Overall, the performance was probably the strongest aspect of this tablet. Throughout hours of testing (and often in terms of continuous and prolonged usage) the Tablet K1 performed consistently well. Occasionally the tablet would heat up after hours of substantial use, although, even this could not be considered to be an issue, as the level of heating was minimal when you take into consideration the processing going on at the time.
It is no secret that benchmarks do not provide substantial evidence of how a device will perform, but what they can do is offer a greater level of insight into what could be expected from a device in terms of performance. Especially as benchmarks can be compared across devices offering some form of a standardized measurement. In terms of the results, on AnTuTu, the Tablet K1 came in with a score of 55,389 which placed it firmly in sync with many of the current flagship smartphones, let alone tablets. On Geekbench, the Tablet K1 pulled in a single score score of 1,141 and a multi-core score of 3,636 – which considering this is a tablet, were very respectable scores. Last, but not least, when running 3D Mark, the Tablet K1 achieved an overall score of 2,495 and for those wondering, a graphics sub-score of 2,780.
So overall, when considering that many of the internals of the Tablet K1 have been unchanged since the first edition, it is somewhat surprising to still see how well the Tablet K1 scores and does in many senses explain why NVIDIA did not upgrade much inside, as the Tablet K1 is very much a relevant tablet by today’s tablet benchmarks standards.
Similar to the rest of the specs and features the cameras on offer with the Tablet K1 are the same as they were before on the SHIELD Tablet. This means you are looking at a 5-megapixel rear camera which is coupled with a 5-megapixel front-facing camera. Now cameras are not exactly well spoke of features on tablets, as they are generally much more basic than what you will find on smartphones and the Tablet K1 is no exception.

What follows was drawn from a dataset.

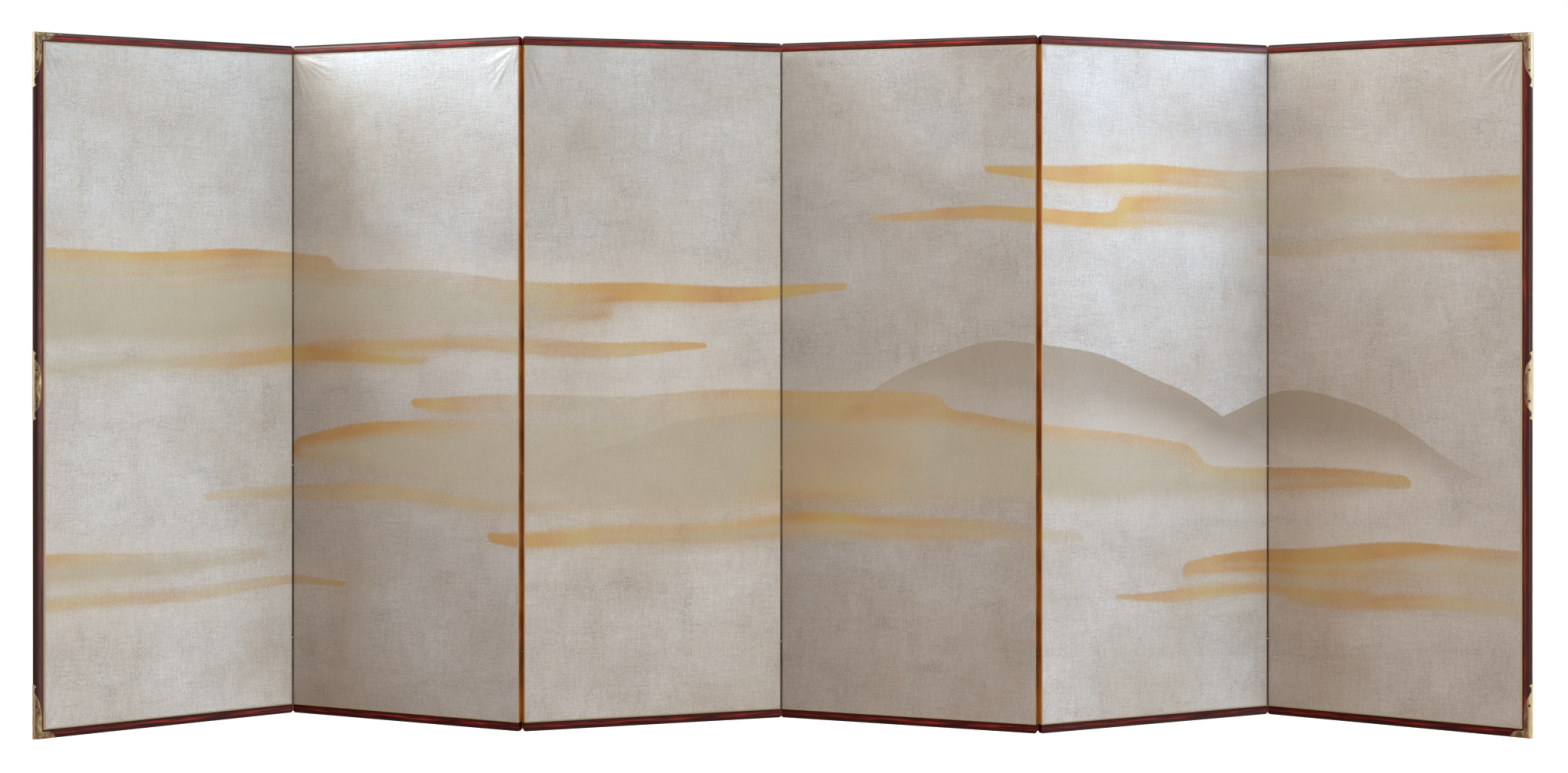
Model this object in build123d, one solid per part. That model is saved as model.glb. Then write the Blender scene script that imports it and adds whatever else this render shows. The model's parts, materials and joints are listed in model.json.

In fact, if you were to compare against one of the other flagship tablets, you might even find the twin 5MP cameras on the Tablet K1 further disappointing.
However, they are not as bad as you might expect. The image quality is never going to rival what your smartphone will but to be quite honest, they are reasonably good for a tablet. Images typically always came out right first time, the table was reasonably efficient at taking images during lighted and less-lit conditions and for a tablet, the cameras did feel a lot better than expected.
You can see a selection of sample images down below (click the image for more images).
Of course, one of the reasons the Tablet K1 comes loaded with that 5-megapixel front facing camera (which is high in comparison to other tablets) is due to the Tablet K1 placing an emphasis on the ability to stream your game playing through Twitch. So if you are someone who likes to upload their gameplay, then this front-facing camera will prove to be more sufficient and capable.
In terms of the software, NVIDIA have opted to forgo the stock Android camera and instead the Tablet K1 does comes equipped with the Camera Awesome App. Generally speaking, the interface for the cameras is extremely basic, however, when you factor in that this is a tablet, the software is more than sufficient. You do have some options when it comes to setting and adjustments and HDR mode is included. However, it is not the easier of camera software settings to navigate. The layout and general usage is a bit untidy and this certainly won’t be something that is easy to deal with on the fly and when trying to quickly take a picture on the spot. But again, this is a tablet and relatively speaking, it is not hugely any worse than what you will get on other tablet offerings.
For those interested, the SHIELD Tablet K1 is now available to buy directly from NVIDIA as well as from the likes of Amazon and Best Buy. The big selling point here is the fact that the Tablet K1 has seen a price drop and will only set you back $199.99. However, you do only get the tablet for this money. We were testing the tablet out along with the official SHIELD Controller (the same one used for other SHIELD devices) which can be purchased as an accessory for $59.99. Likewise, in many of the images you will see a magnetic cover which is also available for the Tablet K1. This again, is sold as an after-purchase accessory and will cost you $39.99 separately. So for the cover and the controller you are looking at an additional $100. Although, on the plus side, even with the accessories added to the bill, the revised Tablet K1 with cover and controller will only set you back the price of what the original SHIELD Tablet was at launch. For those who had liked the idea of using the stylus with the tablet, the stylus is still available to buy and can be used with the software in the same way as before. The cost of the Stylus is $19.99.
Many might be wondering whether or not there is much point to NVIDIA releasing the same tablet and while the obvious answer might be “no”. There is one big difference here. This tablet will only cost you $199, which is considerably cheaper than the first launch version would have cost you. For a tablet which comes boasting (in tablet terms) fairly on-point specs, a nice build and the clear emphasis on gaming, it starts to make more sense. In fact, you could argue that NVIDIA tried to put too much in to the first release version which inevitably would have bumped up the price. By removing elements of the tablet, like the stylus, not only can the cost come down, but the tablet feels more sensible with a clearer direction.
Should you buy the NVIDIA SHIELD Tablet K1?
In all honestly, it is hard to find a reason not to recommend buying the Tablet K1. Although this is essentially a relaunch of an already existing product, the revised price means that this is not only an affordable SHIELD product, but is an affordable tablet in general. If you were to just buy this for its tablet abilities, you would not be disappointed. Thanks to the Tegra K1, the tablet runs incredibly smooth. Likewise, if you are a gamer, then this is certainly a nice addition to take your games with you. Not to mention the added benefits of Twitch compatibility and the use of the controller makes it an even better gaming experience. This tablet does cater to many markets and consumers and the only real consumer area that it won’t appeal to, is those who no longer see the value in owning a tablet. Otherwise, it is a worthwhile purchase.